Short, who grew up in East Chicago, Ind., told the group about his close encounters with drive-by shootings and the persistence of violence. He spoke about “friends” putting him in troubling situations. He asked the kids who they wanted to become and what they wanted to do with their lives. One said join the military. Another wants to become an engineer. Another hopes to run an auto shop.

"You a millionaire, right?" a kid asked Short. "I’m trying to be like you."

Short smiled. He talked about the commitment it required to eventually land a big NFL contract and earn financial freedom for his family. Wearing a gold watch, gold necklace and diamond earrings, Short recalled missing nights out with friends to instead focus on his career.

A few feet away, Addison was telling his story to another group. He described the rough living conditions in Birmingham, Ala. He talked about being in fourth grade and living without hot water or electricity.

One kid then started to share his own story. He was brought to Stonewall Jackson after breaking into a house – a result of hanging with the wrong crowd.

“I was new in town and was trying to fit in,” he said. “Just wanted to prove myself or whatever.”

He continued to open up. A kid with no father figure, he talked about the death of his older sister, a tragic event that forever changed him. “When my sister died,” he said, “a part of me went with her.”

More stories were shared while Addison and Short intently listened.

Then Addison recalled hearing that someone close to him had been shot dead over a $100 dispute.

That prompted a kid in his group to share that his cousin had recently been killed. Shot in the back.
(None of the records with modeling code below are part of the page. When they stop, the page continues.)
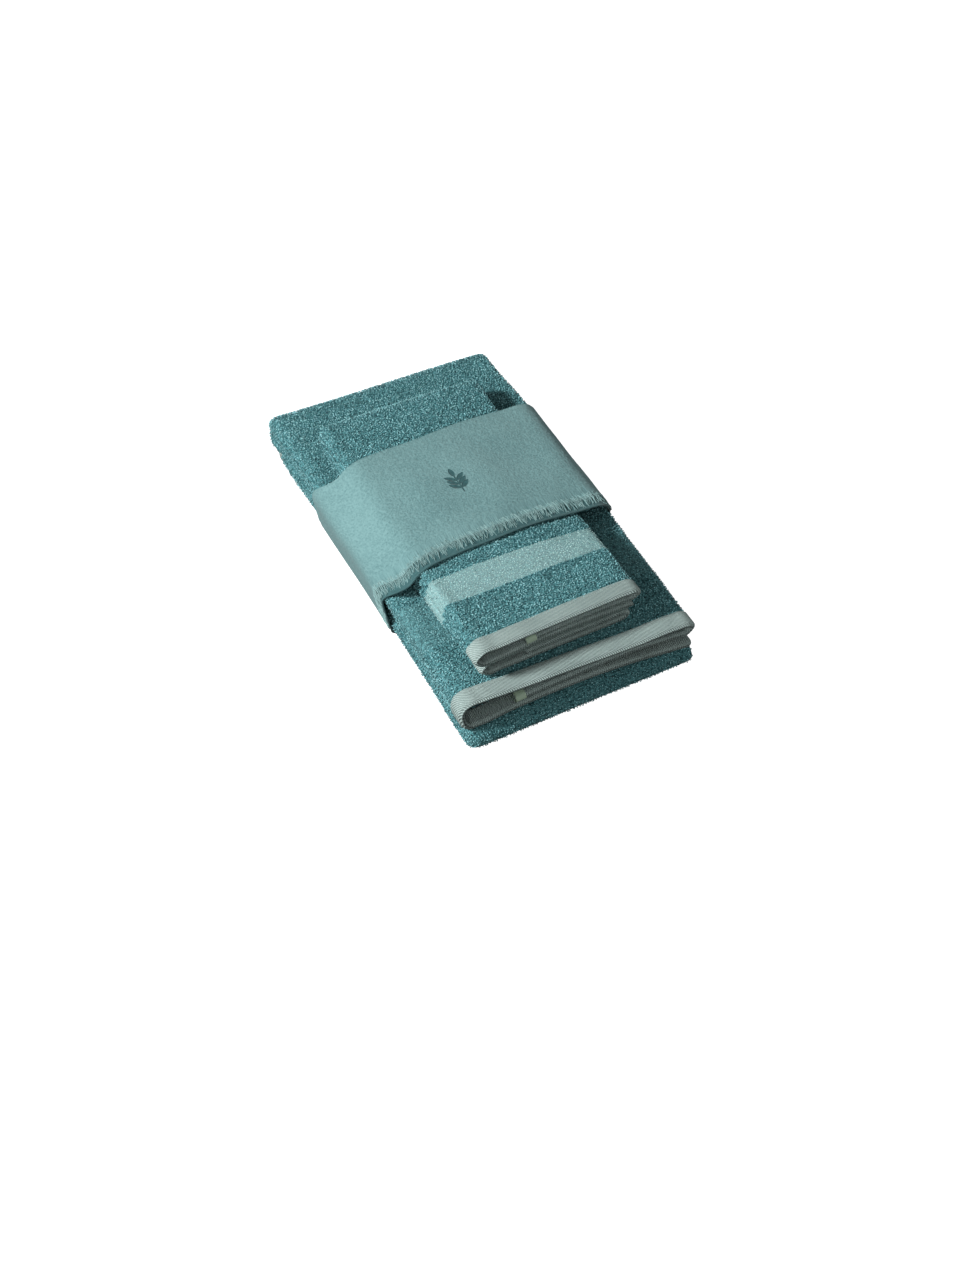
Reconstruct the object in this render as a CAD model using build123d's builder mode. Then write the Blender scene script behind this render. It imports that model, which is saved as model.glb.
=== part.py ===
"""Bath towel set: a folded bath towel, a folded hand towel on top of it, and a cloth band round both.

Millimetres. +X runs across the folded towels, -Y is the front where the hems show, +Z is up.
The origin is on the floor, under the middle of the bath towel.
"""

import os

from build123d import *

# ---- bath towel: folded in three across its width, then in three along its length ----
bath_width = 250.0
bath_length = 462.0
bath_layer = 6.2
bath_layer_gap = 0.6
bath_bundle_gap = 0.6
bath_flap_inset = 59.0
bath_edge_inset = 3.0
bath_hem_width = 18.0
bath_under_end_inset = 5.0

# ---- hand towel: folded in three across its width, then in half along its length ----
hand_width = 178.0
hand_length = 361.0
hand_layer = 5.6
hand_layer_gap = 0.5
hand_bundle_gap = 0.6
hand_flap_inset = 54.0
hand_edge_inset = 7.0
hand_hem_width = 17.0
hand_under_end_inset = 4.0
hand_front_setback = 27.0
hand_side_offset = -10.5

# ---- hem stitching and care labels ----
stitch_length = 3.0
stitch_pitch = 4.2
stitch_width = 0.6
stitch_height = 0.3
stitch_from_hem_edge = 3.0
label_width = 30.0
label_depth = 12.0
label_thickness = 0.4
label_from_front = 4.0

# ---- wrap band: an outer cloth and a lining, closed in a ring, frayed at the front edge ----
band_depth = 152.0
band_front_y = -66.0
band_outer_thickness = 0.6
band_lining_thickness = 0.4
band_lining_peek = 5.0
fringe_length = 11.0
join_side_offset = 60.0
join_row_spacing = 4.0
sprig_length = 36.0
sprig_leaf_length = 13.0
sprig_leaf_width = 5.6
sprig_stem_width = 1.2
sprig_leaf_angle = 50.0
sprig_leaf_pairs = 3
print_thickness = 0.3

# ---- fits ----
slide_clearance = 0.6

# ---- places that follow from the sizes above ----
band_thickness = band_outer_thickness + band_lining_thickness
bath_bundle = 3 * bath_layer + 2 * bath_layer_gap
hand_bundle = 3 * hand_layer + 2 * hand_layer_gap
bath_bend_radius = (bath_bundle + bath_bundle_gap) / 2
hand_bend_radius = (hand_bundle + hand_bundle_gap) / 2
bath_bend_reach = bath_bend_radius + bath_bundle / 2
hand_bend_reach = hand_bend_radius + hand_bundle / 2
bath_bottom_z = band_thickness + slide_clearance
bath_low_z = bath_bottom_z + bath_bundle / 2
bath_middle_z = bath_low_z + 2 * bath_bend_radius
bath_high_z = bath_middle_z + 2 * bath_bend_radius
bath_top_z = bath_high_z + bath_bundle / 2
bath_front_y = -bath_length / 2
bath_back_y = bath_length / 2
hand_bottom_z = bath_top_z + slide_clearance
hand_low_z = hand_bottom_z + hand_bundle / 2
hand_high_z = hand_low_z + 2 * hand_bend_radius
hand_top_z = hand_high_z + hand_bundle / 2
hand_front_y = bath_front_y + hand_front_setback
hand_back_y = hand_front_y + hand_length
band_top_z = hand_top_z + slide_clearance + band_thickness
band_back_y = band_front_y + band_depth


class Folded:
    """One towel's cross-section: three layers, the flap tucked in between the other two."""

    def __init__(self, width, layer, gap, flap_inset, edge_inset, centre_x):
        self.width = width
        self.layer = layer
        self.gap = gap
        self.flap_inset = flap_inset
        self.edge_inset = edge_inset
        self.centre_x = centre_x

    def face(self, y, z, flipped):
        """The folded section across the towel at y, facing the front; flipped has its top layer below."""
        side = -1 if flipped else 1
        half = self.layer / 2
        outer = 1.5 * self.layer + self.gap
        inner = half + self.gap
        left = -self.width / 2 + outer
        right_fold = self.layer + self.gap / 2
        right = self.width / 2 - right_fold
        flap_end = -self.width / 2 + self.flap_inset + half
        free_end = self.width / 2 - self.edge_inset - half
        plane = Plane(origin=(self.centre_x, y, z), x_dir=(1, 0, 0), z_dir=(0, -1, 0))
        with BuildSketch(plane) as section:
            with BuildLine():
                Line((free_end, -side * outer), (left, -side * outer))
                ThreePointArc((left, -side * outer), (left - outer, 0), (left, side * outer))
                Line((left, side * outer), (right, side * outer))
                fold_z = side * (outer - right_fold)
                ThreePointArc((right, side * outer), (right + right_fold, fold_z), (right, -side * half))
                Line((right, -side * half), (flap_end, -side * half))
                ThreePointArc((flap_end, -side * half), (flap_end - half, 0), (flap_end, side * half))
                Line((flap_end, side * half), (right, side * half))
                crease_z = side * (half + self.gap / 2)
                ThreePointArc((right, side * half), (right + self.gap / 2, crease_z), (right, side * inner))
                Line((right, side * inner), (left, side * inner))
                ThreePointArc((left, side * inner), (left - inner, 0), (left, -side * inner))
                Line((left, -side * inner), (free_end, -side * inner))
                cap_z = -side * (self.layer + self.gap)
                ThreePointArc((free_end, -side * inner), (free_end + half, cap_z), (free_end, -side * outer))
            make_face()
        return section.sketch


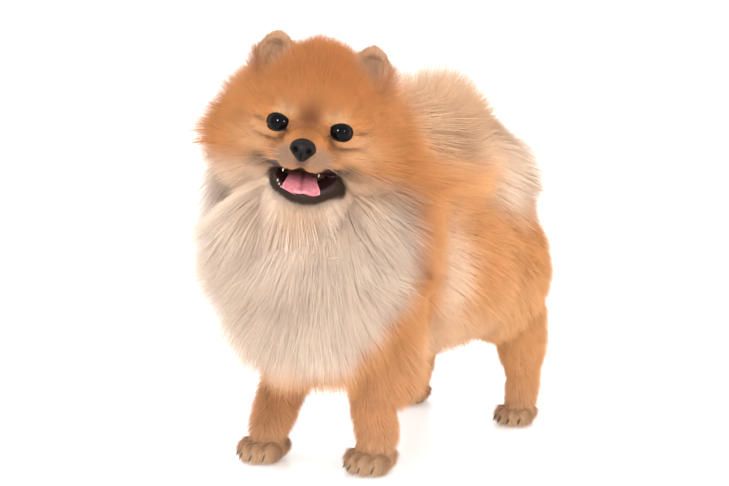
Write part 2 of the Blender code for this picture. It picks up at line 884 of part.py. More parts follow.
def in_mane(point):
    """Whether long coat grows at a point of the head: behind the face."""
    spot = HEAD.inverted() @ point
    beside = abs(spot.x) > 33 and spot.y > -34
    return beside or spot.y > -12 or spot.z > 30


def build_head(stance):
    """Skull with its coat, jaw, tongue, nose, eyes and ears."""
    head = fuse("head", SKULL, voxel=3.0, smooth=4, triangles=1500)
    combine(head, lids("left") + lids("right") + [upper_lip()], "UNION", "MANIFOLD")
    cheeks = (
        head_plane((MOUTH_WIDTH, 0, 0), (-1, 0, 0)),
        head_plane((-MOUTH_WIDTH, 0, 0), (1, 0, 0)),
    )
    kept = (HEAD_NECK, HEAD_THROAT, TORSO_NECK.over(), NOSE_FACE)
    spaces = ((MOUTH_ROOF, JAW_FACE, *cheeks), ear_space("left"), ear_space("right"))
    outline = (CHEEKS, CROWN, RUFF)
    grow(head, Coat(outline, Region(kept, spaces), away_from_nose, HEAD_LOCKS, in_mane))
    sockets = []
    for side, sign in SIDES.items():
        eye = head_mass((sign * EYE_PLACE[0], *EYE_PLACE[1:]), [EYE_RADIUS] * 3)
        sockets.append(ball("socket", eye.grown(GAP), 3))
        place_node(ball(f"eye_{side}", eye), stance, "#14100E", 0.1)
        build_ear(side, stance)
    combine(head, sockets, "DIFFERENCE", "MANIFOLD")
    combine(head, canines(), "UNION", "MANIFOLD")
    place_node(head, stance, "#C9854F")
    build_jaw(stance)
    build_nose(stance)


def build_nose(stance):
    """Nose leather with two nostrils."""
    nose = ball("nose", head_mass(NOSE_PLACE, NOSE_RADII), 3)
    cut(nose, [NOSE_FACE.over().shifted(HALF_GAP)])
    nostrils = []
    for sign in SIDES.values():
        place = (sign * NOSTRIL_PLACE[0], *NOSTRIL_PLACE[1:])
        nostrils.append(ball("nostril", head_mass(place, NOSTRIL_RADII), 1))
    combine(nose, nostrils, "DIFFERENCE")
    place_node(nose, stance, "#4A4042", 0.4)


def upper_lip():
    """The rod of the upper lip, from corner to corner under the muzzle."""
    x, y, z = MOUTH_CORNER
    return bent_tube("lip", mouth_line(x - 1, y - 3, MOUTH_FRONT, z + 1.5, 0.5), LIP_THICKNESS)


def build_jaw(stance):
    """Lower jaw with its lip, and the tongue that lies in it."""
    jaw = fuse("lower_jaw", JAW, voxel=2.0, triangles=420)
    kept = (JAW_FACE, MOUTH_ROOF, MOUTH_FLOOR, HEAD_THROAT)
    cut(jaw, [plane.shifted(HALF_GAP) for plane in kept])
    slope = math.tan(math.radians(GAPE)) * (MOUTH_CORNER[1] - CHIN_FRONT)
    rim = mouth_line(JAW_LIP_WIDTH, JAW_LIP_BACK, CHIN_FRONT + 2, JAW_LIP_HEIGHT, slope - 4)
    bed = Form(on_head(*TONGUE_PLACE), Vector(TONGUE_RADII), head_turn() @ TONGUE_SLOPE)
    tongue = ball("tongue", bed)
    cut(tongue, [JAW_FACE.shifted(HALF_GAP)])
    place_node(tongue, stance, "#D8838C", 0.3)
    combine(jaw, [bent_tube("lip", rim, LIP_THICKNESS)], "UNION", "MANIFOLD")
    spaces = [ball("tongue_bed", bed.grown(GAP))] + Region(kept).cutters()
    combine(jaw, spaces, "DIFFERENCE", "MANIFOLD")
    place_node(jaw, stance, "#3A2A28")


def build_ear(side, stance):
    """A small rounded ear, cupped towards the front."""
    sign = SIDES[side]
    x, y, z = EAR_PLACE
    ear = ball(f"ear_{side}", head_mass((sign * x, y, z), EAR_RADII))
    cut(ear, [head_plane((0, 0, EAR_BASE + GAP), (0, 0, 1))])
    x, y, z = EAR_CUP_PLACE
    hollow = ball("cup", head_mass((sign * x, y, z), EAR_CUP_RADII))
    combine(ear, [hollow], "DIFFERENCE")
    place_node(ear, stance, "#C99B6C")


def main():
    """Build every node under one empty that sets the frame."""
    clear_scene()
    stance = bpy.data.objects.new("stance", None)
    stance.location = (-BOX_MIDDLE[0] * MM, -BOX_MIDDLE[1] * MM, 0)
    bpy.context.scene.collection.objects.link(stance)
    build_trunk(stance)
    build_legs(stance)
    build_head(stance)
    bpy.context.view_layer.update()


main()
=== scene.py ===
"""Looks of a standing pomeranian: one skin, a coat of fine locks, face and light.

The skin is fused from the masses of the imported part, and the coat reaches the
same outline.  Sizes are millimetres in the animal's own frame: it faces -Y, its
left side is +X and the floor is z = 0.  Ground turns them to metres of the row.
"""

from __future__ import annotations

import json
import logging
import math
from copy import copy
from dataclasses import dataclass, field
from enum import Enum
from functools import partial
from typing import Callable, Optional, Sequence

import bmesh
import bpy
import numpy as np
from mathutils import Matrix, Vector
from mathutils.kdtree import KDTree

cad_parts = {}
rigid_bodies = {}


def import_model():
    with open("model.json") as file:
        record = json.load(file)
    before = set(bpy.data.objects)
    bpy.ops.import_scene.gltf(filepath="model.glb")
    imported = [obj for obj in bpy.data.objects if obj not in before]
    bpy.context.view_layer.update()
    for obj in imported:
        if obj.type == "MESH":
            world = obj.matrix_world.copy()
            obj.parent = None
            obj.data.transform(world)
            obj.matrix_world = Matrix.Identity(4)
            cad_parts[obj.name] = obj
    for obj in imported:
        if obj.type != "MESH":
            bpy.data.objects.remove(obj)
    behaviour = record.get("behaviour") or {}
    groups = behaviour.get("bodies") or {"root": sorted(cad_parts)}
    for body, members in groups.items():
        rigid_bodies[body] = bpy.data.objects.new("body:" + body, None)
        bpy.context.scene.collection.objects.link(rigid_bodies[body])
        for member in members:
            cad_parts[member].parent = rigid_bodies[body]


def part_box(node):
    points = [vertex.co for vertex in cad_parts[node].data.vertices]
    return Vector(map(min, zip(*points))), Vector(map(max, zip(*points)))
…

“I’m lucky I was here and wasn’t with him,” he said. “Probably would have been me, too.”

The dialogue could have continued for hours.

Afterward, a 16-year-old named Nyjajuan said the discussion with the players was more impactful than he expected.

“They’re good people and they really motivated me. They kept it real,” he said. “They had their struggles coming from the same kind of place I came from.”

And it was what he learned about the other kids that really hit home.

“When I listened to the stories, I was like, I never knew that,” Nyjajuan said. “It really touched me. It had my heart pumping.”

The hope for everyone involved is that Monday’s visit has staying power, that it resonates while the kids are in the facility and once they’re out.

But “repeaters” are all too common with so many negative influences out there waiting.

“Falling back into it -- that’s easy. It’s so easy,” Addison said. “It’s hard to find a job and try to work. Those guys think they aren’t built for that. Their mentality has to change.”

Change doesn’t come easy, but there is hope. At this age, despite bad decisions in their past, opportunity for a better life exists for these kids – as Short and Addison, two shining examples who overcame their neighborhoods, were there to remind them.

“I love hearing young guys’ testimonies, and I love telling them mine. I can relate to everything they’re saying,” Addison said. “That’s a good feeling when you can reach the youth like that.”